[Task to carry out]
Return only this: the line with "for thing in" and all the lines that follow it below, through the final one, exactly as they are.

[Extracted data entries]
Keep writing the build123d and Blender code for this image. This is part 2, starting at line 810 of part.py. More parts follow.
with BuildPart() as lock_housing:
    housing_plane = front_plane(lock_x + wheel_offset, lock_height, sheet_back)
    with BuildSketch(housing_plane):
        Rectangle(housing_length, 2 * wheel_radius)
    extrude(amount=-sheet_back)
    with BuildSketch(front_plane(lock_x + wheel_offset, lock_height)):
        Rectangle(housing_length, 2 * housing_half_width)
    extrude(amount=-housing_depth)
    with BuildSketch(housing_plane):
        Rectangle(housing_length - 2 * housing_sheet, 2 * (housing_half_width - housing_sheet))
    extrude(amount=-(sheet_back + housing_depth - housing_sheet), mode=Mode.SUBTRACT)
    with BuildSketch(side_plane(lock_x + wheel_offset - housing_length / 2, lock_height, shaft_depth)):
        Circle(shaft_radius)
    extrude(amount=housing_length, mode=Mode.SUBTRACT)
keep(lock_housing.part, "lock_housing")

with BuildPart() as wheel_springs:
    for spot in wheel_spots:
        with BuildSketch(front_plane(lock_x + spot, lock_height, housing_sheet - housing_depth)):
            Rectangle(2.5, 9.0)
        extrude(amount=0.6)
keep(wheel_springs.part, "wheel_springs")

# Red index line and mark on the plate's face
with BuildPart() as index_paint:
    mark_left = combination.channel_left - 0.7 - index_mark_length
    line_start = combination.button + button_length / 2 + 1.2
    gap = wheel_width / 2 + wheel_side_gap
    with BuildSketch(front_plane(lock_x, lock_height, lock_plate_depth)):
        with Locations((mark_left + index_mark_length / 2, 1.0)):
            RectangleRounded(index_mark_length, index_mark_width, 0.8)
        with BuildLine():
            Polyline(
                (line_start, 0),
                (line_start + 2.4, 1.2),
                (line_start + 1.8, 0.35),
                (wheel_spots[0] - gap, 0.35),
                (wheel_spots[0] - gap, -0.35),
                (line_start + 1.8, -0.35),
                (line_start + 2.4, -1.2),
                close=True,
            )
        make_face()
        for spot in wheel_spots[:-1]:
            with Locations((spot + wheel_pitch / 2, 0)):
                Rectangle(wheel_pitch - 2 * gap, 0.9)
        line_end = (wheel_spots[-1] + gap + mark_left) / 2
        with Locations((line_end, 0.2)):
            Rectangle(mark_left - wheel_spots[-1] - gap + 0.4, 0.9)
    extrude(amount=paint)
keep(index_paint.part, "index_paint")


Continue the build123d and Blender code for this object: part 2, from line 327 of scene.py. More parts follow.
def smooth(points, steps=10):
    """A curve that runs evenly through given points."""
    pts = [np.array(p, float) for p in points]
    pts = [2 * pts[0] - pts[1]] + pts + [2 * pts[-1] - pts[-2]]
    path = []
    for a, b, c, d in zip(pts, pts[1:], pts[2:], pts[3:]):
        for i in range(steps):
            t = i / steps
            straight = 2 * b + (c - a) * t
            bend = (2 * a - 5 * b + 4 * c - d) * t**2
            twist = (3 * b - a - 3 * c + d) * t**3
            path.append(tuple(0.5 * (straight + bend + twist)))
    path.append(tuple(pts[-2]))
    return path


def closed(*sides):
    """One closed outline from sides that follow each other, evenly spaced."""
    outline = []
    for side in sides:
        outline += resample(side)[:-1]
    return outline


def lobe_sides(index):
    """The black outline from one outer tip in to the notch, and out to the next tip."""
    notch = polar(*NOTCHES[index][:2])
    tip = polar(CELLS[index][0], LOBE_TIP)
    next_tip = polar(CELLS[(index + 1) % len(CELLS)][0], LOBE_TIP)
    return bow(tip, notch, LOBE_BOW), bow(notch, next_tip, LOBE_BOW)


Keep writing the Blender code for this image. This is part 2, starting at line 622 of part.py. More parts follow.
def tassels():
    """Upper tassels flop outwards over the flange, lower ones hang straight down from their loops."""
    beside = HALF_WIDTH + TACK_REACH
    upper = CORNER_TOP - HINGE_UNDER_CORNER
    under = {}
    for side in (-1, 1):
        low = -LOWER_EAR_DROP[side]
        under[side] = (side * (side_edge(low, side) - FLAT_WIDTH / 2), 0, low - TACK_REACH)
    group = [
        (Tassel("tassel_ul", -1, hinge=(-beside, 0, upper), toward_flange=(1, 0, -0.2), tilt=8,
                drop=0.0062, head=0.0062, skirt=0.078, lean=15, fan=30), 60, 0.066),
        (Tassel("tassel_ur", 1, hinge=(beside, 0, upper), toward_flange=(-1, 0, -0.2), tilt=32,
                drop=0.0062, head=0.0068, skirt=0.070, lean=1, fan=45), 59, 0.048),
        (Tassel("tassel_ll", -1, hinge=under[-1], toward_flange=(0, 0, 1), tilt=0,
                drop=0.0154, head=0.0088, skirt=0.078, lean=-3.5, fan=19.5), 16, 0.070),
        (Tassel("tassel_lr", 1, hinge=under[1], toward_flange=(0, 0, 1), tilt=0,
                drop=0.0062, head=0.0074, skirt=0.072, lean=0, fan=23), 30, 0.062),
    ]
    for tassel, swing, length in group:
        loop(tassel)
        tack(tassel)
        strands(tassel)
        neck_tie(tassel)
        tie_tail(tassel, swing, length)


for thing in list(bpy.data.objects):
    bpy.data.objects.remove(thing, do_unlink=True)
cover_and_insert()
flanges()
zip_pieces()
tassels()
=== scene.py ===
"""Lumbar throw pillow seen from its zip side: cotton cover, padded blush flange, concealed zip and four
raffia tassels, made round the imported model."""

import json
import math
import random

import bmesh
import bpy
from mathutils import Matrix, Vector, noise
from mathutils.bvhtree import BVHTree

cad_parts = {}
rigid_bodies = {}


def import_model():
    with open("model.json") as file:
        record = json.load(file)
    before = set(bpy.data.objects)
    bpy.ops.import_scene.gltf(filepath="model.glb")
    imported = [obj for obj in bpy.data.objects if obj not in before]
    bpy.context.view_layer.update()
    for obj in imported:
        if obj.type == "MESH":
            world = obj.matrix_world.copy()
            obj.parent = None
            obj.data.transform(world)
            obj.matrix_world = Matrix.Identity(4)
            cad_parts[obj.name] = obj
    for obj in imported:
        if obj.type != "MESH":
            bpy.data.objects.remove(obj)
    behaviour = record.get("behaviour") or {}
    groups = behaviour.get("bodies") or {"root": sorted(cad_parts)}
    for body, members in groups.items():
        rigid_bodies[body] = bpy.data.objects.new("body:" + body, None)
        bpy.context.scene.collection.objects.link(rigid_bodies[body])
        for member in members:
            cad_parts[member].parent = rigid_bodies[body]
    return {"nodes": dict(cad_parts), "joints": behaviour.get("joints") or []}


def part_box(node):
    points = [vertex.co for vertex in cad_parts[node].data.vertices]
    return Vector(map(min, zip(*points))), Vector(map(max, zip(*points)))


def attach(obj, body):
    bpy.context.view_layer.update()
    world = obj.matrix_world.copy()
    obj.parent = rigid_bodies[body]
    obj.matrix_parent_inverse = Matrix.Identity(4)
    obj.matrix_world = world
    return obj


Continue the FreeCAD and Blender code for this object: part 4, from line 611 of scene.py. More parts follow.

[Output]
for thing in list(bpy.data.objects):
    bpy.data.objects.remove(thing, do_unlink=True)
cover_and_insert()
flanges()
zip_pieces()
tassels()
=== scene.py ===
"""Lumbar throw pillow seen from its zip side: cotton cover, padded blush flange, concealed zip and four
raffia tassels, made round the imported model."""

import json
import math
import random

import bmesh
import bpy
from mathutils import Matrix, Vector, noise
from mathutils.bvhtree import BVHTree

cad_parts = {}
rigid_bodies = {}


def import_model():
    with open("model.json") as file:
        record = json.load(file)
    before = set(bpy.data.objects)
    bpy.ops.import_scene.gltf(filepath="model.glb")
    imported = [obj for obj in bpy.data.objects if obj not in before]
    bpy.context.view_layer.update()
    for obj in imported:
        if obj.type == "MESH":
            world = obj.matrix_world.copy()
            obj.parent = None
            obj.data.transform(world)
            obj.matrix_world = Matrix.Identity(4)
            cad_parts[obj.name] = obj
    for obj in imported:
        if obj.type != "MESH":
            bpy.data.objects.remove(obj)
    behaviour = record.get("behaviour") or {}
    groups = behaviour.get("bodies") or {"root": sorted(cad_parts)}
    for body, members in groups.items():
        rigid_bodies[body] = bpy.data.objects.new("body:" + body, None)
        bpy.context.scene.collection.objects.link(rigid_bodies[body])
        for member in members:
            cad_parts[member].parent = rigid_bodies[body]
    return {"nodes": dict(cad_parts), "joints": behaviour.get("joints") or []}


def part_box(node):
    points = [vertex.co for vertex in cad_parts[node].data.vertices]
    return Vector(map(min, zip(*points))), Vector(map(max, zip(*points)))


def attach(obj, body):
    bpy.context.view_layer.update()
    world = obj.matrix_world.copy()
    obj.parent = rigid_bodies[body]
    obj.matrix_parent_inverse = Matrix.Identity(4)
    obj.matrix_world = world
    return obj


Continue the FreeCAD and Blender code for this object: part 4, from line 611 of scene.py. More parts follow.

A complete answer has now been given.